Asher called Akers — who works at Smoky Mountain Harley-Davidson in Maryville as the brainchild behind “The Shed” — and Lueth, and Tres Hombres was born. They’re all involved with other commitments, but they find time a few dates a year to strap on the beards, plug in the guitars and enjoy their chance to pretend their rock stars for a few hours.

“We’ve known each other for years, and we figured we would put together an action-packed set, and so we basically figured we would try it and do it well enough to keep going because we didn’t want to do anything halfway,” Akers said. “I think Rik’s job is the hardest part of the whole thing. He’s the guitar expert, so he had to do Billy. Uwe and I are just grooving on the backbeat. In that respect, ZZ Top is just like a jazz group, so to speak, with a great guitar player up front. That’s why I’ve always enjoyed ZZ Top — the drummer and bass player sit back there and lay it down, and Billy is just up front, tearing it up.”

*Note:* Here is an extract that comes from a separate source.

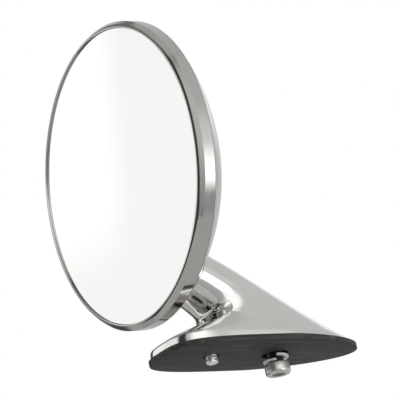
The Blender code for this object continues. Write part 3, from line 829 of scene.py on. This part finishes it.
# Panels in front of them, farthest first: middle azimuth, half width, lowest and highest elevation, softness
# sideways, softness up and down, all in degrees, and brightness.
PANELS = (
    # Soft boxes beside the camera, one tall and the others low, and one behind the mirror
    (-104, 21, -7, 86, 24, 22, 1.25),
    (-78, 15, 60, 84, 16, 12, 1.00),
    (-100, 12, -16, 2, 12, 6, 1.20),
    (-72, 22, -14, 11, 10, 7, 2.60),
    (-60, 20, -22, 1, 10, 13, 2.20),
    (-54, 14, -5, 22, 12, 24, 0.95),
    (38, 8, 18, 32, 10, 8, 1.00),
    # The dark side before the pane, with a pale board in it
    (133, 55, 38, 64, 10, 8, 0.22),
    (150, 40, -52, -16, 10, 8, 0.04),
    (148, 24, -14, 38, 14, 8, 1.00),
    (196, 19, -46, 60, 16, 10, 0.05),
    (88, 18, -14, 30, 8, 8, 0.08),
    # White cards that the pane mirrors
    (124, 15, 2, 28, 3, 6, 0.965),
    (113, 9, 14.5, 28, 5, 4, 1.12),
)


def make_world():
    """A white backdrop to the camera. Mirrors see a grey studio with soft boxes and a dark side."""
    world = bpy.data.worlds.new("studio")
    world.use_nodes = True
    bpy.context.scene.world = world
    nodes = Nodes(world.node_tree)
    direction = nodes.add("ShaderNodeTexCoord").outputs["Generated"]
    height = nodes.add("ShaderNodeSeparateXYZ", Vector=direction).outputs["Z"]
    elevation = nodes.math("ARCSINE", height)
    ramp = nodes.add("ShaderNodeValToRGB")
    nodes.set(ramp.inputs[0], nodes.spread(elevation, 0, 1, -pi / 2, pi / 2))
    stops = ramp.color_ramp.elements
    stops.remove(stops[1])
    for angle, level in STUDIO_HEIGHTS:
        place = (angle + 90) / 180
        stop = stops.new(place) if place else stops[0]
        stop.color = (level, level, level, 1)
    seen = ramp.outputs[0]
    for azimuth, half, low, high, side_soft, rise_soft, level in PANELS:
        turned_to = nodes.add("ShaderNodeVectorRotate", rotation_type="Z_AXIS", Vector=direction)
        turned_to.inputs["Angle"].default_value = -radians(azimuth)
        flat = nodes.add("ShaderNodeSeparateXYZ", Vector=turned_to.outputs[0])
        aside = nodes.math("ABSOLUTE", nodes.math("ARCTAN2", flat.outputs["Y"], flat.outputs["X"]))
        masks = (
            nodes.edge(aside, half, -side_soft), nodes.edge(elevation, low, rise_soft),
            nodes.edge(elevation, high, -rise_soft),
        )
        mask = nodes.math("MULTIPLY", nodes.math("MULTIPLY", masks[0], masks[1]), masks[2])
        seen = nodes.mix(mask, seen, colour4((level, level, level)))
    to_camera = nodes.add("ShaderNodeLightPath").outputs["Is Camera Ray"]
    background = world.node_tree.nodes["Background"]
    nodes.set(background.inputs["Color"], nodes.mix(to_camera, seen, colour4((1, 1, 1))))


bpy.context.scene.view_settings.view_transform = "Standard"
make_casting()
make_key()
make_gasket()
make_screw()
make_washer()
make_pin()
make_grub_screw()
make_rim()
make_glass()
make_seal()
make_shell()
dress_carried()
make_camera()
make_floor()
make_world()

The guys do right by the audience, too — “La Grange” is always a crowd favorite, Akers said, and the guys themselves love playing the song “Beer Drinkers and Hell Raisers.” It’s not fancy, but then again, ZZ Top never was. And it’s not a shtick — the local trio just wants to light a fire under each other and the people who come out to see them. They want to play rock ‘n’ roll, and they want to play it well.

“We’ve been doing four shows a year over the past couple of years, and I think we’ve done a good job in respect to ZZ Top,” Akers said. “We’re just old buddies and friends, and everybody loves ZZ Top.”